Chaque suite se compose de quatre ou cinq parties qui sont enchaînées sans interruption : muqaddima, introduction vocale non mesurée ;
chikitma, pièce en 6/4 ;
sanam,pièce en 4/4 ;
saliqa, pièce en 4/4 ;
serilma, en 4/4 ou 5/8.
Pendant l’exécution, les chanteurs et les musiciens bénéficient d’une grande latitude d’interprétation, ce qui explique comme on l’a dit plus haut le caractère très hétéro phonique de cette musique. Cette liberté se retrouve aussi dans le choix des textes poétiques.
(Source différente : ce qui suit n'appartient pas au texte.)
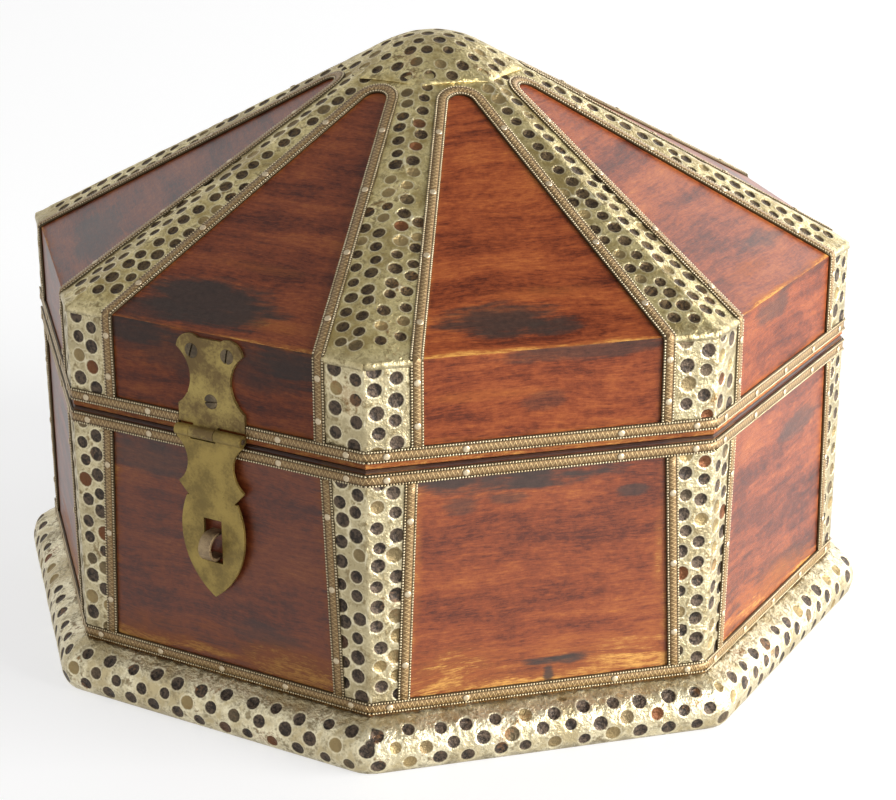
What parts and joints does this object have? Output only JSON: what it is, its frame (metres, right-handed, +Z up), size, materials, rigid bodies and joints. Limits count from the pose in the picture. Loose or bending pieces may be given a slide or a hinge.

Puisés dans un fond de poésie orale, les poèmes ne sont pas choisis préalablement mais “lancés” spontanément par le chanteur soliste sous formes de strophes (des distiques à double hémistiches, selon un schéma que l’on retrouve un peu partout au Moyen-Orient et en Asie centrale) qui s’organisent selon l’inspiration du moment sans véritable continuité thématique. Il n’est donc pas rare de voir certaines strophes se répéter au fil des muqam. La thématique récurrente de cette poésie est l’amour déçu ou contrarié qui a toujours constitué une source d’inspiration essentielle chez les poètes orientaux.
Pour conclure, on pourrait donc dire que l’interprétation musicale et poétique du muqam dolan se présente comme une sorte de jeu de Lego dont chaque interprète connaît si bien les règles d’agencement qu’il suffit de l’impulsion d’un meneur de jeu pour que se réalise devant nous, en temps réel, la construction du muqam, toujours semblable mais jamais identique. Et c’est sans doute cela, plus que l’énergie qui se dégage de cette musique, qui appelle la comparaison avec le jazz.